Object modeling scripts
____
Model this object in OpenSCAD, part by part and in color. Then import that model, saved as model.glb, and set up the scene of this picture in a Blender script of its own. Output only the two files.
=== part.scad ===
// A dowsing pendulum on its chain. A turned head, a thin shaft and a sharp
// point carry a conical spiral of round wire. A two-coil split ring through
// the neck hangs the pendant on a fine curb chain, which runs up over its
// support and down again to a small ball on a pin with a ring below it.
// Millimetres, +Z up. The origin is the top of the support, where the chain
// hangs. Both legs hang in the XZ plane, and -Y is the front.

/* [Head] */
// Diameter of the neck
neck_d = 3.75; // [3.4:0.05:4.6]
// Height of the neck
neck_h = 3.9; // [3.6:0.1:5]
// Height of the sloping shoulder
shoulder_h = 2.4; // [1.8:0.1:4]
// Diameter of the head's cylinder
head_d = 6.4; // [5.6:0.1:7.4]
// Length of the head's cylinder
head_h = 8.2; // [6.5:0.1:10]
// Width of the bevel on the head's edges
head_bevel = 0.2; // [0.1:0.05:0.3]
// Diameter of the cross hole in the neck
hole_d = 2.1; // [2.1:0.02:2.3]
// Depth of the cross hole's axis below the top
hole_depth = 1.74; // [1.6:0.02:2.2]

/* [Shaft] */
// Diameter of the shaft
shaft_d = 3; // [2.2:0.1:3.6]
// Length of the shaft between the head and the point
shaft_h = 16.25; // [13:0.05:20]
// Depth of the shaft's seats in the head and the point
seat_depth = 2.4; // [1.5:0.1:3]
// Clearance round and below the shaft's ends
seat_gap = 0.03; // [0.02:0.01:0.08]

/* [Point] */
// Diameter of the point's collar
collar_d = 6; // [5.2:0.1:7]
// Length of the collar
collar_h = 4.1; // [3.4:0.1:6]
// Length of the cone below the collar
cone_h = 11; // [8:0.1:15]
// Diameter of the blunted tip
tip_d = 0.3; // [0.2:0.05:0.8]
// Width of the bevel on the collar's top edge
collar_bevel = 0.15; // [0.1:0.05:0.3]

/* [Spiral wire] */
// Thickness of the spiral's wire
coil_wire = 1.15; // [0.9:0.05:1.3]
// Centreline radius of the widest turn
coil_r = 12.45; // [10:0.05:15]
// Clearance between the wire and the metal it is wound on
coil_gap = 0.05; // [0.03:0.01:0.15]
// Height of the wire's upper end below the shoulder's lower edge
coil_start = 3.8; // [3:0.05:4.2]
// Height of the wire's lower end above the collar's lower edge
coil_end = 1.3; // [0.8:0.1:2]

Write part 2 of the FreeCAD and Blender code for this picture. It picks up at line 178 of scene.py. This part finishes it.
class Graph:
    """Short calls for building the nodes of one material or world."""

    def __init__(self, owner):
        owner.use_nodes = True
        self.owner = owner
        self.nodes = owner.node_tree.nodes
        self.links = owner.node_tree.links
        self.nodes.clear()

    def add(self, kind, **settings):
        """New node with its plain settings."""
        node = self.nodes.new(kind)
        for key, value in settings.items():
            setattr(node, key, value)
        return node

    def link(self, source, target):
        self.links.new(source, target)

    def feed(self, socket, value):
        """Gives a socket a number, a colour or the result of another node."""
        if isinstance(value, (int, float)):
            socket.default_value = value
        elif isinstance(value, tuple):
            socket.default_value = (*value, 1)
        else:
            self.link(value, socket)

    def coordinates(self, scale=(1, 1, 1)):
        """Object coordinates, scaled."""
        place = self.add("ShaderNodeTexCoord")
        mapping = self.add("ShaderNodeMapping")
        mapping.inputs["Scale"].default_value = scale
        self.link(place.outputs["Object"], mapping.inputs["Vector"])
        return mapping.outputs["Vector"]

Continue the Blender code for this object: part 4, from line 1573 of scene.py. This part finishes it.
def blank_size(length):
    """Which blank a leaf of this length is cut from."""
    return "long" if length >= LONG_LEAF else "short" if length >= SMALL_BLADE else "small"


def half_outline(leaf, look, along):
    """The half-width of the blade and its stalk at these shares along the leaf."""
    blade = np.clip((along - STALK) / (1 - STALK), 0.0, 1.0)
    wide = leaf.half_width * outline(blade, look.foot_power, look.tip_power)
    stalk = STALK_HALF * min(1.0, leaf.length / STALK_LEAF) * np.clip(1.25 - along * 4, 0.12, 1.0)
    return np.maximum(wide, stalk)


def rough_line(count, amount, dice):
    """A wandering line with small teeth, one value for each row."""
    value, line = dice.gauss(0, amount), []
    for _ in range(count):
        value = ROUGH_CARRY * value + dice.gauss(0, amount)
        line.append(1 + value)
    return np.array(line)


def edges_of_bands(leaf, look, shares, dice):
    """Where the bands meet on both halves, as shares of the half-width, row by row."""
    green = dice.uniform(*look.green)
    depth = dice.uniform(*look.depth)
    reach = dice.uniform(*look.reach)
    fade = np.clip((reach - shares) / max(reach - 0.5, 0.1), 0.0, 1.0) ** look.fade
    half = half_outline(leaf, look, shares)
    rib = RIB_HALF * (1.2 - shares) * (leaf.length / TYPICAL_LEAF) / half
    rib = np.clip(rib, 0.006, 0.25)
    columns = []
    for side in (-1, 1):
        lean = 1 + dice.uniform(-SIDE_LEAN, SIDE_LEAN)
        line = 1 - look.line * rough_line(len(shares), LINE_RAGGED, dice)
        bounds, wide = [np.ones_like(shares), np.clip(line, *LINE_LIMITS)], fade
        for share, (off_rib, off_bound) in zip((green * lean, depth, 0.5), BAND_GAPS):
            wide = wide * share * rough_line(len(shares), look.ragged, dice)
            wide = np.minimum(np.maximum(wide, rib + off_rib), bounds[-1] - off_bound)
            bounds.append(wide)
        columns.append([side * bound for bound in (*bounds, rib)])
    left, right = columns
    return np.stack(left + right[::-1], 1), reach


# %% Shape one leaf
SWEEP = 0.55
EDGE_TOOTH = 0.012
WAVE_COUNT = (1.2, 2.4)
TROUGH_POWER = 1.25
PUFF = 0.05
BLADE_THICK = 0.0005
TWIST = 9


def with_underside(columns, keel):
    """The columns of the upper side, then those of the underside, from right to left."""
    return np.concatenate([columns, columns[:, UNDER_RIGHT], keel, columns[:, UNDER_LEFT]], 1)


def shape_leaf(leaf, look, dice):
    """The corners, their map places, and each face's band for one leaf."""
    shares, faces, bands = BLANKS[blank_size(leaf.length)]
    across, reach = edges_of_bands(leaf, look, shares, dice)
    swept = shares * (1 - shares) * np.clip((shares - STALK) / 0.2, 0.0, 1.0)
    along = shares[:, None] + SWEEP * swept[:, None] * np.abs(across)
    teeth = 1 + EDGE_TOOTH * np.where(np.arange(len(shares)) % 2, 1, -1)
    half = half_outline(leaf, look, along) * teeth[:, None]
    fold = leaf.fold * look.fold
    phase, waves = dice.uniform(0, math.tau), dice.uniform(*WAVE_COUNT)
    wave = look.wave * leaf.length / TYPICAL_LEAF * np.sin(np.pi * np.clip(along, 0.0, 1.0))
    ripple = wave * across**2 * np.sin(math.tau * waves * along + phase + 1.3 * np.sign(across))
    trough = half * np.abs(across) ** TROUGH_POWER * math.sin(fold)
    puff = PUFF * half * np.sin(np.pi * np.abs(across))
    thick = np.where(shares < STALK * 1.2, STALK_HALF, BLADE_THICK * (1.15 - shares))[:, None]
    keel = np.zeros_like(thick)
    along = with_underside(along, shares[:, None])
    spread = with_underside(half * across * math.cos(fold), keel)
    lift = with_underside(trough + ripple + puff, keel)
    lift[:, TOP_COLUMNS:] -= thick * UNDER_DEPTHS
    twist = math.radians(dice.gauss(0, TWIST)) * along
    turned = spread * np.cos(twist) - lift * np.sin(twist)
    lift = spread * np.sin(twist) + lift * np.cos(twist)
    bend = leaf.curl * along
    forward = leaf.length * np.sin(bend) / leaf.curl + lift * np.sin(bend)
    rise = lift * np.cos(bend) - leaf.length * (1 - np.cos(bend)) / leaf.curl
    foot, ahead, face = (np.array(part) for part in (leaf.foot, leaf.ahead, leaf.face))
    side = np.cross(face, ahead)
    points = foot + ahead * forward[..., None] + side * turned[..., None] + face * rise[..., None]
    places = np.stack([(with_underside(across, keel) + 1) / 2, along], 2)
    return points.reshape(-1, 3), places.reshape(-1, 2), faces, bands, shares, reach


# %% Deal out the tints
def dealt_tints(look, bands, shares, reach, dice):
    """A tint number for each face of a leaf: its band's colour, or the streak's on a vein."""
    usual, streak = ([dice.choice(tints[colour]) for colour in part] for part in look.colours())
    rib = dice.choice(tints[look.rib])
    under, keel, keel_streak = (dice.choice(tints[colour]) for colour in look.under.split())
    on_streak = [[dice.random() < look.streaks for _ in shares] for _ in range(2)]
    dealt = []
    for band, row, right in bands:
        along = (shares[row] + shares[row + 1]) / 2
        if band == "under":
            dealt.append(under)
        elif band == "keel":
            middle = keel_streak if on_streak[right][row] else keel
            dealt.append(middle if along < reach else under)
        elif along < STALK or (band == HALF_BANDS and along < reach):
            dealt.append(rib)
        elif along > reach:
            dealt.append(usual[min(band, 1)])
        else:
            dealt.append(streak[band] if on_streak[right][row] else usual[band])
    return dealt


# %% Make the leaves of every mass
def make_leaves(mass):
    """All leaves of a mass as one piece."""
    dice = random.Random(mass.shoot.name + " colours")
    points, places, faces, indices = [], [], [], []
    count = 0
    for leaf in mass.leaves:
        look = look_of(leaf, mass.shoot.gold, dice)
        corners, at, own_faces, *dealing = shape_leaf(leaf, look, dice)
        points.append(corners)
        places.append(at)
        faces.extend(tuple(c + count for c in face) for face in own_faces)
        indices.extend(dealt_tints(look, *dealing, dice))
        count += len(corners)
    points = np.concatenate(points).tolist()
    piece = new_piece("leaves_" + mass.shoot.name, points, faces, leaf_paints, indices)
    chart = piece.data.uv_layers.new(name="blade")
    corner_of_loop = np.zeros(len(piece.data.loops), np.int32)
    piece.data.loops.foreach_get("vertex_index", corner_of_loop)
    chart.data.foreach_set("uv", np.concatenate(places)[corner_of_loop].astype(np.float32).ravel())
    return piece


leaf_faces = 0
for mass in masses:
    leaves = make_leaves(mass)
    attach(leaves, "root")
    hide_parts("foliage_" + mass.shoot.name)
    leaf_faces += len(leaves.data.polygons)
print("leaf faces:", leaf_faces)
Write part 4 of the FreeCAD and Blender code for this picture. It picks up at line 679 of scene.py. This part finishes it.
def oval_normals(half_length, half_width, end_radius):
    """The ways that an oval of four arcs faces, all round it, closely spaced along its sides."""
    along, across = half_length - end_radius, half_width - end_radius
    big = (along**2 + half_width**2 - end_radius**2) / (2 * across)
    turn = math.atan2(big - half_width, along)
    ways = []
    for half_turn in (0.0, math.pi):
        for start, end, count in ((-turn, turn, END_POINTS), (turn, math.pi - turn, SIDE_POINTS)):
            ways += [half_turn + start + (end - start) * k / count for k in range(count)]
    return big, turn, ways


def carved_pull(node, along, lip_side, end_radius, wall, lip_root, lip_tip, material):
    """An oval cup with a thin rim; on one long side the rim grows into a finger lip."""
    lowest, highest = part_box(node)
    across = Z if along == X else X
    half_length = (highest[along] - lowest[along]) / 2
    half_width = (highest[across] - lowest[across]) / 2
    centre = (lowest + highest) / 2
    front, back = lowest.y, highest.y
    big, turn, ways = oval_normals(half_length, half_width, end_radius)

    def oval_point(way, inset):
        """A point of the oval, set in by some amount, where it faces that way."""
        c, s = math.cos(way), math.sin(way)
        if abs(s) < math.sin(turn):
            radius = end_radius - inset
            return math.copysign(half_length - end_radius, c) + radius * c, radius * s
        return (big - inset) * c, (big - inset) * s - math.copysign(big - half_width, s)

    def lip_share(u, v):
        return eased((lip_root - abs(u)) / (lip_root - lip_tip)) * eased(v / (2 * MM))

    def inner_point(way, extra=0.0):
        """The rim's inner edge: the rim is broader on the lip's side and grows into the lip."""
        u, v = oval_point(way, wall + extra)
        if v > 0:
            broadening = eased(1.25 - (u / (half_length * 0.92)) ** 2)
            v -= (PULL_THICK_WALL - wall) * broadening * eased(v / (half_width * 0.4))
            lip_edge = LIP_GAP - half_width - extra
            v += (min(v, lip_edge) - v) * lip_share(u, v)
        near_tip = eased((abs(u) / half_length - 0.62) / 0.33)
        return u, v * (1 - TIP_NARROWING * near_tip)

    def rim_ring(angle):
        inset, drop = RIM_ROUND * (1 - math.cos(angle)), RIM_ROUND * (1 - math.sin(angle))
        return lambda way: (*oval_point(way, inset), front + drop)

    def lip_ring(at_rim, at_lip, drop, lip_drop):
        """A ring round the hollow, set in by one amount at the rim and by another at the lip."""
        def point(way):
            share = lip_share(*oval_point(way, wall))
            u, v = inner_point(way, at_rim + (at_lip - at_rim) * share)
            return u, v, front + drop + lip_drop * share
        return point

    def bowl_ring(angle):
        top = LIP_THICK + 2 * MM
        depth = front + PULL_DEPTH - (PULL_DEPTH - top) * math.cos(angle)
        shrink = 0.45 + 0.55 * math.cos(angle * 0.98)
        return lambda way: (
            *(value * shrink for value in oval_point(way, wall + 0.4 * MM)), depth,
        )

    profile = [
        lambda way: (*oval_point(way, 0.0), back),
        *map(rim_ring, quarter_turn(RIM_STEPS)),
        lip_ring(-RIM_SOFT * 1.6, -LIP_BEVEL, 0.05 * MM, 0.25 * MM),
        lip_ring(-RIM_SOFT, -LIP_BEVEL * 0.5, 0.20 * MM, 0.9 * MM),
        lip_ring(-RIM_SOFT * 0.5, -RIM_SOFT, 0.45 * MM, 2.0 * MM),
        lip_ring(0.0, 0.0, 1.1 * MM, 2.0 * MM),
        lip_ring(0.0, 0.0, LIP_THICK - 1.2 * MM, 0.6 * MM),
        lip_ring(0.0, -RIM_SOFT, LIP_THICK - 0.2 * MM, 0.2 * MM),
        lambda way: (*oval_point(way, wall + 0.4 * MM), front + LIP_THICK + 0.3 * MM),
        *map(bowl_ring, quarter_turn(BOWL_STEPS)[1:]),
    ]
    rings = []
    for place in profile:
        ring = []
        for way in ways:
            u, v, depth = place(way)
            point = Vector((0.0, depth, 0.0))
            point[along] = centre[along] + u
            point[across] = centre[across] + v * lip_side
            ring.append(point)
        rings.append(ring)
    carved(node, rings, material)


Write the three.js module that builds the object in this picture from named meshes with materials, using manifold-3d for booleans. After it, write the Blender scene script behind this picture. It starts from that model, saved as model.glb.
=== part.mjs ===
____
Everything from the first line above up to and including the line that contains "is the front." should be printed exactly; please print only that.

--- Correct result ---
Model this object in OpenSCAD, part by part and in color. Then import that model, saved as model.glb, and set up the scene of this picture in a Blender script of its own. Output only the two files.
=== part.scad ===
// A dowsing pendulum on its chain. A turned head, a thin shaft and a sharp
// point carry a conical spiral of round wire. A two-coil split ring through
// the neck hangs the pendant on a fine curb chain, which runs up over its
// support and down again to a small ball on a pin with a ring below it.
// Millimetres, +Z up. The origin is the top of the support, where the chain
// hangs. Both legs hang in the XZ plane, and -Y is the front.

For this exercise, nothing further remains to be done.